Furthermore, Buzzati points out the absurdity of life, the way you start on a road by chance, keep walking, try to turn away sometimes only to realize that the gate closed behind you and that there is no turning back. You can only keep on walking the same path. It’s a desperate book in a way and it surprised me that I had the same reaction as the first time I read it as a teenager. I wanted to shake Drogo, to urge him to react, to tell him “Do something!” Passivity is something I can understand with my brain but not with my guts. And yet, I do know it’s not easy to make a radical change in one’s life.

The novel was well adapted into a play, I think. The décor was simple but I could imagine easily the Fort and its life of duties. The novel is worth reading.

The story of the man who puts his nose where it doesn’t belong

October 7, 2011 20 comments

The Nose by Nikolai Gogol. 1836

In The Breast, Philip Roth refers to The Nose by Gogol and you’ll understand why when I write the review of the Roth. As it is a short-story, I decided to read it. The Nose is the story of the a barber who finds the nose of his client Assessor Kovalev in his breakfast bread one morning, while Assessor Kovalev wakes up and his nose is gone: 

Collegiate Assessor KOVALEV also awoke early that morning. And when he had done so he made the “B-r-rh!” with his lips which he always did when he had been asleep — he himself could not have said why. Then he stretched, reached for a small mirror on the table nearby, and set himself to inspect a pimple which had broken out on his nose the night before. But, to his unbounded astonishment, there was only a flat patch on his face where the nose should have been! Greatly alarmed, he got some water, washed, and rubbed his eyes hard with the towel. Yes, the nose indeed was gone! He prodded the spot with a hand — pinched himself to make sure that he was not still asleep. But no; he was not still sleeping. Then he leapt from the bed, and shook himself. No nose!

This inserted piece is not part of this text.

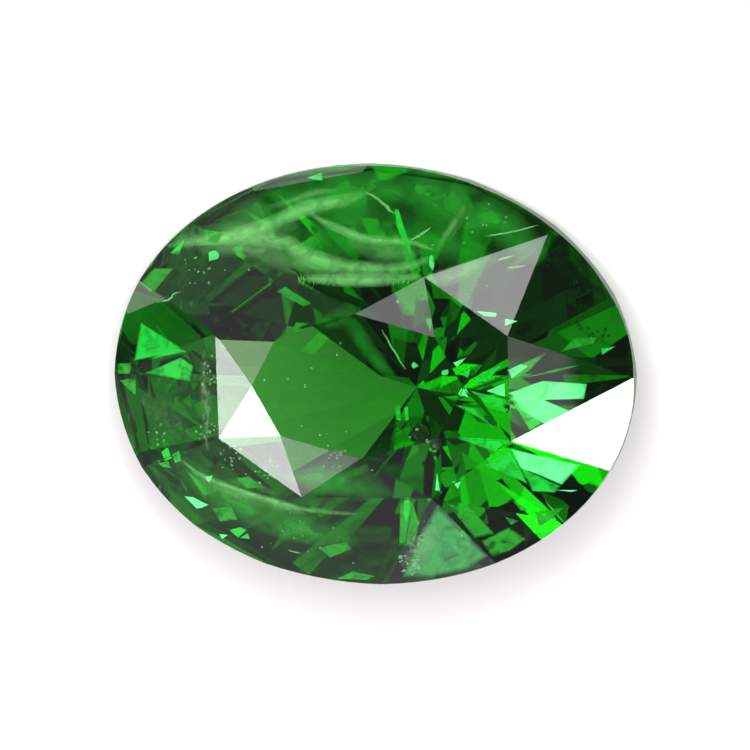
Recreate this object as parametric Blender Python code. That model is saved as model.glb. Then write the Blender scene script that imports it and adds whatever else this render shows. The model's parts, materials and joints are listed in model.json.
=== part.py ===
# Oval tsavorite garnet, cut and polished, lying on a facet of its pavilion.
# One natural stone in one piece: a flat table, a crown of triangular facets,
# a thin ground girdle, and a pavilion of narrow facets that meet at the culet.
#
# The stone is cut the way a cutter grinds it. An oval blank is turned first,
# and each flat facet is then ground off it. Each facet's plane is found from
# the points where the facets meet, so the driving sizes below are the places
# of those points. Cutting is done in millimetres, with the stone's own frame:
# the table looks along +Z, the long axis runs along X, and the middle of the
# girdle's thickness is at zero height.

import math

import bmesh
import bpy
from mathutils import Matrix, Vector

MM = 0.001

# Outline, in millimetres.
LENGTH = 7.60
WIDTH = 6.07
GIRDLE_THICKNESS = 0.22
BLANK_SIDES = 96
BLANK_REACH = 6.0

# The outline is a little fuller on one shoulder than a true oval.
FULL_SHOULDER_BEARING = math.radians(218.0)
FULL_SHOULDER_SPREAD = math.radians(34.0)
FULL_SHOULDER_RISE = 0.022

# Crown. Heights are above the middle of the girdle.
TABLE_HEIGHT = 1.13
RING_HEIGHT = 0.915
TABLE_END_REACH = 1.548
TABLE_SIDE_REACH = 1.050
TABLE_CORNER = (1.156, 0.725)
TABLE_SHIFT = (0.0, 0.02)
RING_END_POINT = (2.14, 0.761)
RING_SIDE_POINT = (0.953, 1.605)
RING_SHIFT = (0.027, -0.028)
BREAK_BEARING = math.radians(26.5)
BEZEL_TIP_GAP = 0.10
RECUT_BEZEL = 3
RECUT_DEPTH = 0.016

# Pavilion. The culet stands a little off the middle, as on most native cuts.
PAVILION_DEPTH = 2.64
CULET_SHIFT = (0.34, -0.38)
MAIN_FRACTION = 0.12

# Facets whose planes pass this close to a meeting point share it.
MEET = 0.0006

EIGHTH = math.radians(45.0)
REST_BEARING = math.radians(100.0)

STONE_GREEN = (0.012, 0.30, 0.045, 1.0)
STONE_ROUGHNESS = 0.02
STONE_IOR = 1.74


def clear_scene():
    for old in list(bpy.data.objects):
        bpy.data.objects.remove(old, do_unlink=True)


def outline_scale(bearing):
    """How far the outline stands out from a true oval at this bearing."""
    turn = math.remainder(bearing - FULL_SHOULDER_BEARING, math.tau)
    return 1.0 + FULL_SHOULDER_RISE * math.exp(-((turn / FULL_SHOULDER_SPREAD) ** 2))


def outline_point(bearing, height):
    """A point of the outline. The bearing is taken on a circle and then stretched."""
    reach = outline_scale(bearing)
    x = 0.5 * LENGTH * reach * math.cos(bearing)
    y = 0.5 * WIDTH * reach * math.sin(bearing)
    return Vector((x, y, height))


def turned_blank():
    """The oval blank before any facet is ground."""
    blank = bmesh.new()
    bmesh.ops.create_cone(
        blank,
        cap_ends=True,
        segments=BLANK_SIDES,
        radius1=1.0,
        radius2=1.0,
        depth=BLANK_REACH,
    )
    for corner in blank.verts:
        bearing = math.atan2(corner.co.y, corner.co.x)
        corner.co = outline_point(bearing, corner.co.z)
    return blank


def plane_through(first, second, third):
    """A point and the outward direction of the plane through three points."""
    outward = (second - first).cross(third - first).normalized()
    if outward.dot(first) < 0.0:
        outward.negate()
    return first.copy(), outward


def grind(stone, plane, depth=0.0):
    """Grinds one facet: what stands beyond the plane goes, and the cut is closed."""
    point, outward = plane
    cut = bmesh.ops.bisect_plane(
        stone,
        geom=stone.verts[:] + stone.edges[:] + stone.faces[:],
        dist=MEET,
        plane_co=point - outward * depth,
        plane_no=outward,
        clear_outer=True,
    )
    rim = [item for item in cut["geom_cut"] if isinstance(item, bmesh.types.BMEdge) and item.is_boundary]
    if rim:
        bmesh.ops.holes_fill(stone, edges=rim, sides=0)


def table_corners():
    """The eight corners of the table, from the right-hand end round."""
    corners = []
    for step in range(8):
        across = round(math.cos(step * EIGHTH), 6)
        along = round(math.sin(step * EIGHTH), 6)
        if step % 2:
            x = math.copysign(TABLE_CORNER[0], across)
            y = math.copysign(TABLE_CORNER[1], along)
        else:
            x = TABLE_END_REACH * across
            y = TABLE_SIDE_REACH * along
        corners.append(Vector((x + TABLE_SHIFT[0], y + TABLE_SHIFT[1], TABLE_HEIGHT)))
    return corners


def ring_points():
    """The eight points where stars, bezels and break facets meet."""
    points = []
    for step in range(8):
        middle = (step + 0.5) * EIGHTH
        near_end = abs(math.cos(middle)) > abs(math.sin(middle))
        reach = RING_END_POINT if near_end else RING_SIDE_POINT
        x = math.copysign(reach[0], math.cos(middle)) + RING_SHIFT[0]
        y = math.copysign(reach[1], math.sin(middle)) + RING_SHIFT[1]
        points.append(Vector((x, y, RING_HEIGHT)))
    return points


def break_bearing(step):
    """Where the break facets of one ring point part on the rim."""
    middle = (step + 0.5) * EIGHTH
    quarter = math.floor(middle / (2.0 * EIGHTH)) * 2.0 * EIGHTH
    return quarter + (BREAK_BEARING if step % 2 == 0 else 2.0 * EIGHTH - BREAK_BEARING)


def bezel_tip(rim_point, before, after):
    """The bezel's lower tip, short of the rim on the ridge of two break facets."""
    ridge = before[1].cross(after[1]).normalized()
    if ridge.z < 0.0:
        ridge.negate()
    inward = math.hypot(ridge.x, ridge.y)
    return rim_point + ridge * (BEZEL_TIP_GAP / inward)


def cut_crown(stone):
    """The table, and four rows of facets from the rim up to it."""
    rim_height = 0.5 * GIRDLE_THICKNESS
    table = table_corners()
    ring = ring_points()
    rim = [outline_point(step * EIGHTH, rim_height) for step in range(8)]
    breaks = []
    for step in range(8):
        middle = outline_point(break_bearing(step), rim_height)
        breaks.append(
            (
                plane_through(ring[step], rim[step], middle),
                plane_through(ring[step], middle, rim[(step + 1) % 8]),
            )
        )
    for pair in breaks:
        for plane in pair:
            grind(stone, plane)
    for step in range(8):
        tip = rim[step]
        if step % 2:
            tip = bezel_tip(rim[step], breaks[step - 1][1], breaks[step][0])
        grind(stone, plane_through(ring[step - 1], ring[step], tip))
    grind(stone, (Vector((0.0, 0.0, TABLE_HEIGHT)), Vector((0.0, 0.0, 1.0))))
    for step in range(8):
        recut = RECUT_DEPTH if step == RECUT_BEZEL else 0.0
        grind(stone, plane_through(ring[step - 1], ring[step], table[step]), recut)
        grind(stone, plane_through(table[step], table[(step + 1) % 8], ring[step]))


def main_facet_plane(step, culet):
    """A main facet runs from the culet to the rim and lies along the rim there."""
    rim_height = -0.5 * GIRDLE_THICKNESS
    small_turn = math.radians(1.0)
    before = outline_point(step * EIGHTH - small_turn, rim_height)
    after = outline_point(step * EIGHTH + small_turn, rim_height)
    return plane_through(culet, before, after)


def line_of_planes(first, second):
    """The direction, leading away from the culet, in which two main facets meet."""
    direction = first[1].cross(second[1]).normalized()
    if direction.z < 0.0:
        direction.negate()
    return direction


def cut_pavilion(stone):
    """Eight slim mains at the culet, and sixteen long facets between them and the rim."""
    rim_height = -0.5 * GIRDLE_THICKNESS
    culet = Vector((CULET_SHIFT[0], CULET_SHIFT[1], rim_height - PAVILION_DEPTH))
    mains = [main_facet_plane(step, culet) for step in range(8)]
    for plane in mains:
        grind(stone, plane)
    for step in range(8):
        edge = line_of_planes(mains[step], mains[(step + 1) % 8])
        meet = culet + edge * (MAIN_FRACTION * PAVILION_DEPTH / edge.z)
        rim_before = outline_point(step * EIGHTH, rim_height)
        rim_middle = outline_point((step + 0.5) * EIGHTH, rim_height)
        rim_after = outline_point((step + 1) * EIGHTH, rim_height)
        grind(stone, plane_through(meet, rim_before, rim_middle))
        grind(stone, plane_through(meet, rim_middle, rim_after))


def resting_facet(mesh):
    """The large pavilion facet that looks most nearly towards the resting side."""
    side = Vector((math.cos(REST_BEARING), math.sin(REST_BEARING), -1.0))
    pavilion = [face for face in mesh.polygons if face.normal.z < -0.3]
    largest = max(face.area for face in pavilion)
    wide = [face for face in pavilion if face.area > 0.5 * largest]
    return max(wide, key=lambda face: face.normal.dot(side.normalized()))


def lay_down(stone):
    """Turns the stone so that it rests on one facet, long axis along X and table to the front."""
    up = -resting_facet(stone.data).normal
    along = Vector((1.0, 0.0, 0.0))
    along = (along - up * along.dot(up)).normalized()
    across = up.cross(along)
    if across.z > 0.0:
        along.negate()
        across.negate()
    turn = Matrix((along, across, up))
    stone.rotation_mode = "QUATERNION"
    stone.rotation_quaternion = turn.to_quaternion()
    placed = [turn @ corner.co for corner in stone.data.vertices]
    low = Vector([min(point[axis] for point in placed) for axis in range(3)])
    high = Vector([max(point[axis] for point in placed) for axis in range(3)])
    stone.location = (-0.5 * (low.x + high.x), -0.5 * (low.y + high.y), -low.z)


def stone_material():
    material = bpy.data.materials.new("green_garnet")
    material.use_nodes = True
    shader = material.node_tree.nodes["Principled BSDF"]
    shader.inputs["Base Color"].default_value = STONE_GREEN
    shader.inputs["Roughness"].default_value = STONE_ROUGHNESS
    shader.inputs["Metallic"].default_value = 0.0
    shader.inputs["IOR"].default_value = STONE_IOR
    shader.inputs["Transmission Weight"].default_value = 1.0
    return material


def build_stone(collection):
    stone = turned_blank()
    cut_crown(stone)
    cut_pavilion(stone)
    bmesh.ops.remove_doubles(stone, verts=stone.verts[:], dist=MEET)
    bmesh.ops.dissolve_degenerate(stone, dist=MEET, edges=stone.edges[:])
    bmesh.ops.recalc_face_normals(stone, faces=stone.faces[:])
    bmesh.ops.scale(stone, vec=(MM, MM, MM), verts=stone.verts[:])
    mesh = bpy.data.meshes.new("faceted_stone")
    stone.to_mesh(mesh)
    stone.free()
    body = bpy.data.objects.new("faceted_stone", mesh)
    body.data.materials.append(stone_material())
    collection.objects.link(body)
    lay_down(body)
    return body


def main():
    clear_scene()
    collection = bpy.data.collections.new("tsavorite_garnet")
    bpy.context.scene.collection.children.link(collection)
    build_stone(collection)


main()
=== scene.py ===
"""Looks of one oval green garnet, lying on a facet of its pavilion on a pale floor.

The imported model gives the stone's shape and place. This script polishes it: a
clear green body, a ground girdle, lightly worn facet edges, and the healed
films, threads, grains and pinpoints that lie inside it. Everything inside the
stone is worked out in the stone's own frame, in millimetres, and is then put
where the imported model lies. A place inside the stone is given by the point of
the picture where it shows and by its depth along the refracted line of sight.
"""

import json
import logging
import math
import random
from dataclasses import dataclass, field
from enum import Enum
from typing import Any, Iterator, Sequence

import bmesh
import bpy
from mathutils import Matrix, Vector, noise
from mathutils.bvhtree import BVHTree


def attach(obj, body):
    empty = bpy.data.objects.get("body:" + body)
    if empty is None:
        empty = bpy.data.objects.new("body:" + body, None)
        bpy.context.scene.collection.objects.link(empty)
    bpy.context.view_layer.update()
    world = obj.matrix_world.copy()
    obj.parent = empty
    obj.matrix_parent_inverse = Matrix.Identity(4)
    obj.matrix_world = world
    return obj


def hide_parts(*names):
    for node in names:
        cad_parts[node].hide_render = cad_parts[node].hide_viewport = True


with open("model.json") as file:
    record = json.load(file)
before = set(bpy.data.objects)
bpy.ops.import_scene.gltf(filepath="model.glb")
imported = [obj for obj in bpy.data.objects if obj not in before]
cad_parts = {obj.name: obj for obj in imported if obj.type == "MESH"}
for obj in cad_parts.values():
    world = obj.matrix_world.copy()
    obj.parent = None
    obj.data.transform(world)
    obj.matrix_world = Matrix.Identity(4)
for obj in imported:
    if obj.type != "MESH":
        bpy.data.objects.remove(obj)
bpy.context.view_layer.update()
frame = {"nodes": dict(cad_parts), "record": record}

STONE_NODE = "faceted_stone"
BODY = "root"
MM = 0.001
# Fixes the ripple of the threads, which would otherwise differ a little from run to run.
NOISE_SEED = 1

LOG = logging.getLogger("garnet")

Spot = tuple[float, float, float]
Way = tuple[float, float, float]
Colour = tuple[float, float, float]


class GrainShape(Enum):
    """How a crystal grain inside the stone is stretched."""

    BLOCKY = (1.0, 0.85, 0.75)
    BLADED = (1.0, 0.38, 0.22)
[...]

It is a terrible drama for him who is seeking social ascension. He needs to find a good position as a civil servant, he wants to socialize with the high society and he hopes to marry Alexandra Potdochina’s daughter. All this cannot be achieved without a nose!

Even loss of hands or feet would have been better, for a man without a nose is the devil knows what — a bird, but not a bird, a citizen, but not a citizen, a thing just to be thrown out of window. It would have been better, too, to have had my nose cut off in action, or in a duel, or through my own act: whereas here is the nose gone with nothing to show for it — uselessly — for not a groat’s profit!

The poor man will try anything to catch up with his nose. Once he meets his Nose on the street – a most funny encounter and chases him. He goes to a newspaper to advert and have someone bring his nose back. He tries to find a reason to this disappearance and ends up thinking Alexandra Potdochina is responsible for his loss. It’s surreal, absurd and really funny. I’ve read that Gogol’s aim was to point out all the rules we need to abide by to be part of some social circles. Here, in this society, it would have been admitted to have only one leg but not to have a nose, unless you can be proud of the way you lost it. It questions our identity and how our physical appearance matters when it comes to relationships. The need to look “normal” is powerful and poor Kovalev carries a handkerchief to hide the place where his nose should be, in a vain attempt to keep nosy people away. Gogol isn’t really introspective here, Kovalev has no real internal turmoil and he doesn’t linger on the effects this event have on his inner mind. He emphasizes more on the social consequences and the risk to be an outsider.

The French translation includes play-on-words related to noses and other parts of the face. For example: The Nose says Je n’y comprends goutte and it was translated into English as I cannot apprehend your meaning, which is the same meaning, except that in French, avoir la goutte au nez means to have a runny nose. Well, in French, it’s rather witty. A moment later, when Alexandra Potdochina writes him a letter, the French version says “Vous me parlez d’une histoire de nez. Si vous entendez par là que vous avez essuyé un pied de nez, en d’autres termes que vous avez essuyé un refus de ma part, laissez-moi vous dire que c’est précisément le contraire.” and the English version is “You speak, too, of a nose. If that means that I seem to you to have desired to leave you with a nose and nothing else, that is to say, to return you a direct refusal of my daughter’s hand, I am astonished at your words, for, as you cannot but be aware, my inclination is quite otherwise.” Does that mean that the original is also full of nose-related play-on-words? I heard that Russian grammar can be bent – much more than the French one – and I can only assume that Gogol’s prose is witty too. I also enjoyed the comic effects such as the advertisements clerk offering some snuff to Kovalev to comfort him: the poor man has no nose for it! Or the moment when Kovalev tries to fix his nose back in the middle of his face. Btw, in French we say, “ça se voit comme le nez au milieu de la figure”, literally, “it’s visible like a nose in the middle of a face”, ie it’s obvious. This story is a gold mine for play-on-words.

I really enjoyed this short-story and I’m glad I read it as it is indeed useful to understand the Roth.

PS: I have a question. When Kovalev meets Madame Potdochina and his daughter on the street, he think je n’épouserai pas la gamine… si ce n’est de la main gauche, which means he won’t marry the daughter but might have an affair with her. The English translation says “I’m not going to marry the daughter, though. All this is just — par amour, allow me.” Does “par amour” have a negative connotation and actually means an affair? If yes, fortunately I didn’t read the English version, I would have thought it was a love marriage i.e., the exact opposite.